Metro: The Board directed the Manager to project Arlington funding for Metro for the next two budget years by identifying the high/low variants based on a Fiscal Year 2021 Silver Line phase 2 opening, and maximum increases to Arlington’s portion of state-capped operating subsidies.
Cultural Affairs: The Board accepted the Manager’s revised Cultural Affairs transition plan, including full funding of Arts Grants and proposed “bridge” staffing for the Costume Lab and Scenic Studio, for 3700 Four Mile Run, and for the Facility Technology Services Director, with the expectation that a more strategic funding proposal for the arts in Arlington will be forthcoming in Fiscal Year 2021. The Board offered guidance to the Manager on the elements that must be included in any draft charge, and said the review should be completed in time for the FY 2021 budget development process.
Environmental sustainability: The Board directed the Manager to explore the financial and operational feasibility of installing a solar array at the Minor Hill pumping station, with the goal of a successful net metering arrangement producing more energy on site than is consumed on an annual basis.

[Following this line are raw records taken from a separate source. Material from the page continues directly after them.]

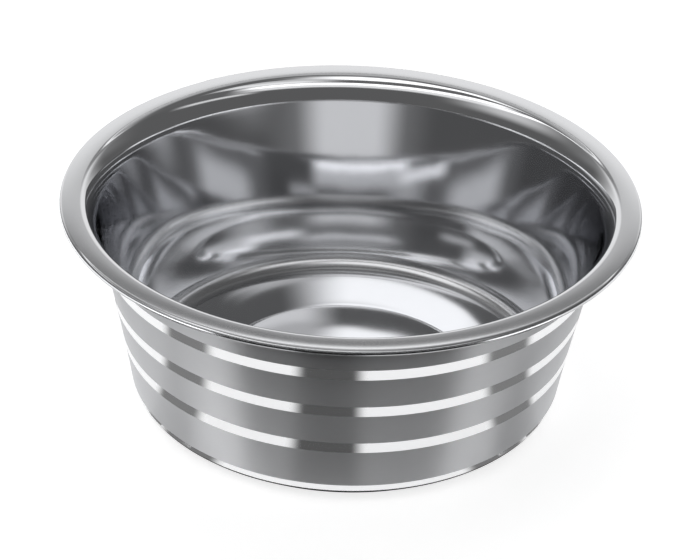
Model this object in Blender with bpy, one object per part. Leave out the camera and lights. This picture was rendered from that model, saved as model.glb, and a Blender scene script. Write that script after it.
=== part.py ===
"""Round pet feeding dish, pressed from one steel sheet, on a bonded rubber ring.

The sheet is followed along its food side, from the middle of the floor out to the
rolled edge of the rim. The same path, moved outwards by the sheet's thickness, is the
outside. The rubber ring under the base takes its place and its top from that outside.
All sizes are in metres and +Z is up. The dish stands on z = 0, centred on the Z axis.
"""

import math

import bmesh
import bpy
from mathutils import Matrix, Vector

# Sheet and overall size
SHEET_THICKNESS = 0.0007
DISH_HEIGHT = 0.0840
RIM_RADIUS = 0.110

# Rim: a flat flange with its edge curled under, a tight shoulder, and a wide soft throat
# from the shoulder into the wall
CURL_RADIUS = 0.0013
CURL_TURN = math.radians(280)
FLANGE_FLAT = 0.0064
SHOULDER_RADIUS = 0.0030
THROAT_RADIUS = 0.0210
THROAT_LEAN = math.radians(40)

# Wall: it leans out, and leans further at the top than at the foot
WALL_FLARE = math.radians(4.0)

# Base corner and floor, measured on the outside of the base and on the food side
BASE_FLAT_RADIUS = 0.0765
CORNER_RADIUS = 0.0075
LAND_WIDTH = 0.0028
DISH_DROP = 0.0012
STEP_FOOT_RADIUS = 0.0526
STEP_WIDTH = 0.0033
STEP_RISE = 0.0017
DISC_CROWN = 0.0016

# Rubber ring, bonded under the base
RING_THICKNESS = 0.0020
RING_WIDTH = 0.0100
RING_INSET = 0.0002
RING_EDGE_RADIUS = 0.0005
BOND_GAP = 0.0003

# Fineness of the faceted solids
SEGMENTS = 60
CURL_STEPS = 8
SHOULDER_STEPS = 4
THROAT_STEPS = 4
WALL_STEPS = 6
CORNER_STEPS = 6
DISH_STEPS = 3
RAMP_STEPS = 4
DISC_STEPS = 3
RING_SEAT_STEPS = 2
RING_EDGE_STEPS = 3
MERGE_DISTANCE = 0.00001
SHARP_ANGLE = math.radians(40)

# Levels and radii that follow from the sizes above
BASE_UNDERSIDE = RING_THICKNESS + BOND_GAP
LAND_LEVEL = BASE_UNDERSIDE + SHEET_THICKNESS
CORNER_CENTRE = (BASE_FLAT_RADIUS, BASE_UNDERSIDE + CORNER_RADIUS)
CURL_CENTRE = (RIM_RADIUS - CURL_RADIUS, DISH_HEIGHT - CURL_RADIUS)
SHOULDER_CENTRE = (CURL_CENTRE[0] - FLANGE_FLAT, DISH_HEIGHT - SHOULDER_RADIUS)
THROAT_WIDENING = THROAT_RADIUS - SHOULDER_RADIUS
THROAT_CENTRE = (SHOULDER_CENTRE[0] + THROAT_WIDENING * math.cos(THROAT_LEAN),
                 SHOULDER_CENTRE[1] - THROAT_WIDENING * math.sin(THROAT_LEAN))


def arc(centre, radius, start, end, steps):
    """Points on an arc in the section, from one angle to another, both included."""
    points = []
    for step in range(steps + 1):
        angle = start + (end - start) * step / steps
        points.append((centre[0] + radius * math.cos(angle), centre[1] + radius * math.sin(angle)))
    return points


def wall_leans():
    """Lean of the wall from the vertical at its foot and at its top.

    The wall is one arc between the corner and the throat, so both leans are half the
    flare away from the lean of the line between its ends. The ends move a little with
    the leans, and a few rounds settle them.
    """
    inner_corner = CORNER_RADIUS - SHEET_THICKNESS
    chord_lean = 0.0
    for _ in range(12):
        foot_lean = chord_lean - WALL_FLARE / 2
        top_lean = chord_lean + WALL_FLARE / 2
        foot = (CORNER_CENTRE[0] + inner_corner * math.cos(foot_lean),
                CORNER_CENTRE[1] - inner_corner * math.sin(foot_lean))
        top = (THROAT_CENTRE[0] - THROAT_RADIUS * math.cos(top_lean),
               THROAT_CENTRE[1] + THROAT_RADIUS * math.sin(top_lean))
        chord_lean = math.atan2(top[0] - foot[0], top[1] - foot[1])
    return foot_lean, top_lean, foot, top


def wall_points(foot_lean, top_lean, foot, top):
    """Food side of the wall between its ends, as an arc whose tangent turns by the flare."""
    chord = math.hypot(top[0] - foot[0], top[1] - foot[1])
    radius = chord / (2 * math.sin((top_lean - foot_lean) / 2))
    centre = (foot[0] + radius * math.cos(foot_lean), foot[1] - radius * math.sin(foot_lean))
    return arc(centre, radius, math.pi - foot_lean, math.pi - top_lean, WALL_STEPS)[1:-1]


def floor_points():
    """Food side of the floor: crowned disc, ramp down, shallow dish and flat land."""
    dish_edge = BASE_FLAT_RADIUS - LAND_WIDTH
    dish_span = dish_edge - STEP_FOOT_RADIUS
    dish_foot_level = LAND_LEVEL - DISH_DROP
    disc_radius = STEP_FOOT_RADIUS - STEP_WIDTH
    points = []
    for step in range(DISC_STEPS):
        share = step / DISC_STEPS
        crown = DISC_CROWN * (1 - share ** 2)
        points.append((disc_radius * share, dish_foot_level + STEP_RISE + crown))
    for step in range(RAMP_STEPS + 1):
        share = step / RAMP_STEPS
        rise = STEP_RISE * (1 + math.cos(math.pi * share)) / 2
        points.append((disc_radius + STEP_WIDTH * share, dish_foot_level + rise))
    for step in range(1, DISH_STEPS + 1):
        share = 1 - step / DISH_STEPS
        points.append((dish_edge - dish_span * share, LAND_LEVEL - DISH_DROP * share ** 2))
    return points


def food_side_path():
    """The sheet's food side, from the axis out to the end of the curled edge."""
    foot_lean, top_lean, foot, top = wall_leans()
    down = -math.pi / 2
    up = math.pi / 2
    path = floor_points()
    path += arc(CORNER_CENTRE, CORNER_RADIUS - SHEET_THICKNESS, down, -foot_lean, CORNER_STEPS)
    path += wall_points(foot_lean, top_lean, foot, top)
    path += arc(THROAT_CENTRE, THROAT_RADIUS, math.pi - top_lean, math.pi - THROAT_LEAN,
                THROAT_STEPS)[:-1]
    path += arc(SHOULDER_CENTRE, SHOULDER_RADIUS, math.pi - THROAT_LEAN, up, SHOULDER_STEPS)
    path += arc(CURL_CENTRE, CURL_RADIUS, up, up - CURL_TURN, CURL_STEPS)
    return path


def moved_out(path, distance):
    """The path moved to its outer side by a distance, with mitred corners.

    The first point is on the axis and moves straight down.
    """
    moved = [(path[0][0], path[0][1] - distance)]
    for index in range(1, len(path)):
        point = Vector(path[index])
        before = (point - Vector(path[index - 1])).normalized()
        after = before
        if index + 1 < len(path):
            after = (Vector(path[index + 1]) - point).normalized()
        normal_before = Vector((before.y, -before.x))
        normal_after = Vector((after.y, -after.x))
        mitre = (normal_before + normal_after).normalized()
        moved.append(tuple(point + mitre * (distance / mitre.dot(normal_before))))
    return moved


def level_at(path, radius):
    """Height of a path, which runs outwards, at a radius on its floor."""
    for (inner_radius, inner_level), (outer_radius, outer_level) in zip(path, path[1:]):
        if inner_radius <= radius <= outer_radius:
            share = (radius - inner_radius) / (outer_radius - inner_radius)
            return inner_level + (outer_level - inner_level) * share
    raise ValueError("the ring reaches past the flat of the base")


def ring_section(outside):
    """Closed section of the rubber ring: flat sole, rounded edges, top that fits the base."""
    outer = BASE_FLAT_RADIUS - RING_INSET
    inner = outer - RING_WIDTH
    edge = RING_EDGE_RADIUS
    outer_edge = arc((outer - edge, edge), edge, -math.pi / 2, 0.0, RING_EDGE_STEPS)
    inner_edge = arc((inner + edge, edge), edge, math.pi, math.pi * 3 / 2, RING_EDGE_STEPS)
    top = []
    for step in range(RING_SEAT_STEPS + 1):
        radius = outer - RING_WIDTH * step / RING_SEAT_STEPS
        top.append((radius, level_at(outside, radius) - BOND_GAP))
    return outer_edge + top + inner_edge


def turned(name, section, material, closed):
    """A solid turned round the Z axis from a section of (radius, height) points.

    An open section starts and ends on the axis. A closed one joins its last point to
    its first.
    """
    mesh = bpy.data.meshes.new(name)
    shape = bmesh.new()
    corners = [shape.verts.new((radius, 0.0, height)) for radius, height in section]
    edges = [shape.edges.new(pair) for pair in zip(corners, corners[1:])]
    if closed:
        edges.append(shape.edges.new((corners[-1], corners[0])))
    bmesh.ops.spin(shape, geom=corners + edges, cent=(0, 0, 0), axis=(0, 0, 1),
                   angle=math.tau, steps=SEGMENTS, use_merge=True, use_duplicate=False)
    bmesh.ops.remove_doubles(shape, verts=shape.verts, dist=MERGE_DISTANCE)
    bmesh.ops.recalc_face_normals(shape, faces=shape.faces)
    shape.to_mesh(mesh)
    shape.free()
    mesh.shade_smooth()
    mesh.set_sharp_from_angle(angle=SHARP_ANGLE)
    mesh.materials.append(material)
    piece = bpy.data.objects.new(name, mesh)
    bpy.context.scene.collection.objects.link(piece)
    piece.matrix_world = Matrix.Identity(4)
    return piece


def finish(name, colour, roughness, metallic):
    """A plain Principled material."""
    material = bpy.data.materials.new(name)
    material.use_nodes = True
    shader = material.node_tree.nodes["Principled BSDF"]
    shader.inputs["Base Color"].default_value = (*colour, 1.0)
    shader.inputs["Roughness"].default_value = roughness
    shader.inputs["Metallic"].default_value = metallic
    return material


def bowl_shell(food_side, outside):
    """The pressed steel sheet with its rolled rim: one piece of metal all over."""
    steel = finish("stainless_steel", (0.62, 0.63, 0.65), 0.25, 1.0)
    return turned("bowl_shell", outside + food_side[::-1], steel, closed=False)


def anti_skid_ring(outside):
    """The rubber ring that the dish stands on."""
    rubber = finish("black_rubber", (0.02, 0.02, 0.02), 0.75, 0.0)
    return turned("anti_skid_ring", ring_section(outside), rubber, closed=True)


def main():
    for leftover in list(bpy.data.objects):
        bpy.data.objects.remove(leftover, do_unlink=True)
    food_side = food_side_path()
    outside = moved_out(food_side, SHEET_THICKNESS)
    bowl_shell(food_side, outside)
    anti_skid_ring(outside)


main()
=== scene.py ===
"""Looks of a round steel feeding dish: its turned sheet, its finishes and its rubber ring.

The bowl is one pressed sheet. Its wall is satin ground, with three polished bands left
in it and a polished corner below. The floor has a flat land, a shallow dish and a raised
disc. All sizes are in metres, +Z is up, and the dish stands on z = 0 round the Z axis.
The polished steel shows the studio round it, so the studio has its own cards and panels.
"""

import logging
import math
from dataclasses import dataclass, field, replace
from enum import Enum
from typing import Any, Iterable, Optional, Sequence

import bmesh
import bpy
from mathutils import Matrix, Vector


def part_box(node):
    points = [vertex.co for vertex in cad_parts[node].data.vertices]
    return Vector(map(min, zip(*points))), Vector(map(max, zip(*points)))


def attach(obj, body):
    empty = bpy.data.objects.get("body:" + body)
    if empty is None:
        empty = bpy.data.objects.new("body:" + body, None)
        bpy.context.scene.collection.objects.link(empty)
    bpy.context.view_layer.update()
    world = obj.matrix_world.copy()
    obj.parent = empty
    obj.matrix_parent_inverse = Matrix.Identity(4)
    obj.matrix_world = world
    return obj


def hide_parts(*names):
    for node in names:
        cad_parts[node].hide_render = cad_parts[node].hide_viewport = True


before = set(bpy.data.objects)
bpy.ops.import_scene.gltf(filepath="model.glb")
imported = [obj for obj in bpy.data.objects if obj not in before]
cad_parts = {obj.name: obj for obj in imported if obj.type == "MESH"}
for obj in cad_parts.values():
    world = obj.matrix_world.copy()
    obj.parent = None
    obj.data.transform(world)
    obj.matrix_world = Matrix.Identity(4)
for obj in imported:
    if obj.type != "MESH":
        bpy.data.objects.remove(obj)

LOG = logging.getLogger("feeding_dish")
ROOT_BODY = "root"
PROFILE_STATION = "station"
ROUND_UV = "round"

Point = tuple[float, float]
Socket = bpy.types.NodeSocket
Colour = tuple[float, float, float]


class Finish(Enum):
    """The finishes of the steel sheet, in the order of the bowl's material slots."""

    UNDERSIDE = 0
    POLISHED = 1
    SATIN = 2
    RIM = 3
    INSIDE = 4
    CREASE = 5
    EDGE = 6
    FLOOR = 7


def arc(centre: Point, radius: float, start: float, end: float, steps: int) -> list[Point]:
    """Points on an arc in the section, both ends included.

    Args:
        centre: Centre of the arc, as radius and height.
        radius: Radius of the arc.
        start: Angle of the first point.
        end: Angle of the last point.
        steps: Number of equal steps between them.

    Returns:
        The points in order.
    """
    points = []
    for step in range(steps + 1):
        angle = start + (end - start) * step / steps
        points.append((centre[0] + radius * math.cos(angle), centre[1] + radius * math.sin(angle)))
    return points


def moved_out(path: Sequence[Point], distance: float) -> list[Point]:
    """The path moved to its outer side, with mitred corners.

    Args:
        path: Section points that start on the axis and run outwards.
        distance: How far the path moves.

    Returns:
        As many points as the path has. The first one moves straight down.
    """
    moved = [(path[0][0], path[0][1] - distance)]
    for index in range(1, len(path)):
        point = Vector(path[index])
        before = (point - Vector(path[index - 1])).normalized()
        after = before
        if index + 1 < len(path):
            after = (Vector(path[index + 1]) - point).normalized()
        normal_before = Vector((before.y, -before.x))
        normal_after = Vector((after.y, -after.x))
        mitre = (normal_before + normal_after).normalized()
        moved.append(tuple(point + mitre * (distance / mitre.dot(normal_before))))
    return moved


def stations_of(path: Sequence[Point]) -> list[float]:
    """Length along a path at each of its points.

    Args:
        path: Section points in order.

    Returns:
        One length for each point, from zero.
    """
    stations = [0.0]
    for before, after in zip(path, path[1:]):
        stations.append(stations[-1] + math.dist(before, after))
    return stations


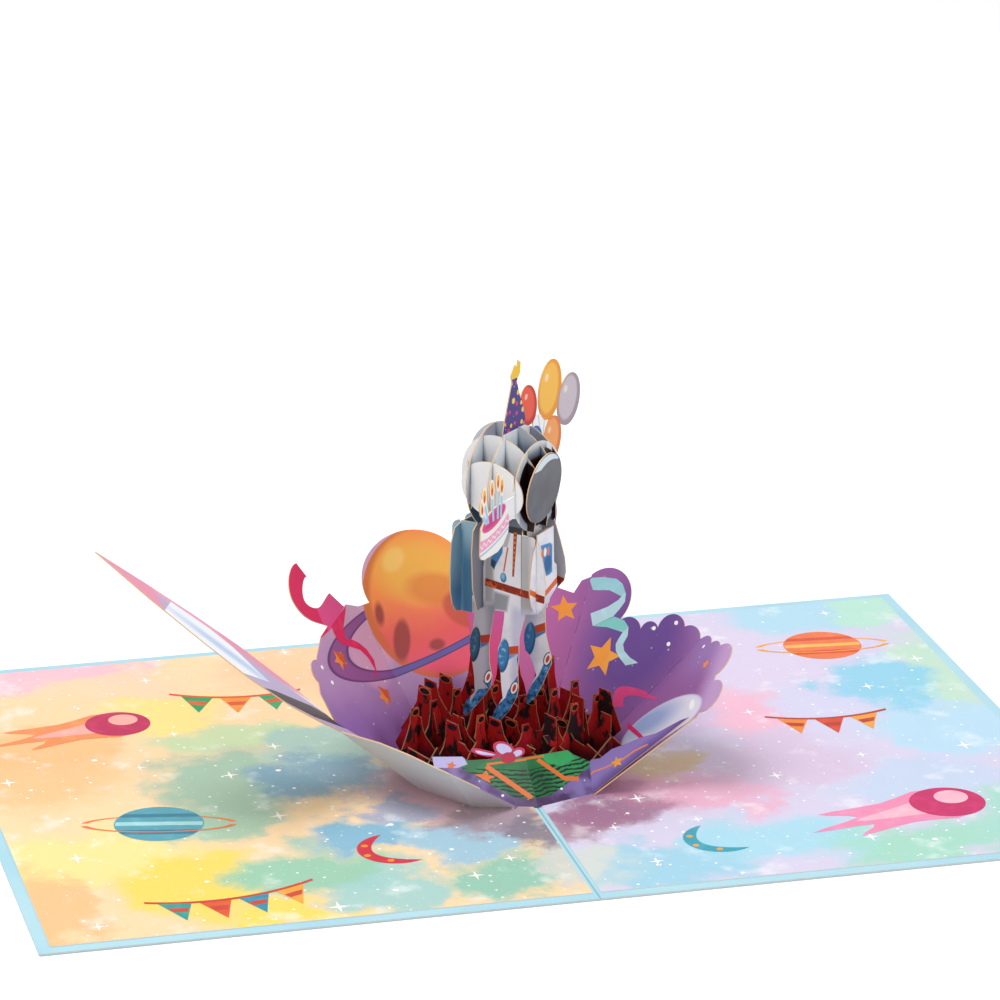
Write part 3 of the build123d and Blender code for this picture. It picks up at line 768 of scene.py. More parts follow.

The feasibility study will be performed by a consultant if such capacity is helpful after consideration of staff expertise. Up to $50,000 is available for such consultant or staff time, whichever will complete the analysis most effectively and expeditiously in the opinion of the Manager.
The results of the feasibility study should include, subject to staff’s expertise, a zoning analysis, conceptual cost estimate, concept plan, draft elements of the business framework for net metering, input from neighbors, and strategy for maintaining both the solar array and the underlying water storage infrastructure over the long term.
Staff will also work with the County Attorney’s Office to address the legal issues and matters related to the proposal, including the drafting and negotiation of necessary agreements. The feasibility study will be undertaken with the goal of a decision on whether to proceed with a solar array at Minor Hill no later than the FY 2021 budget process.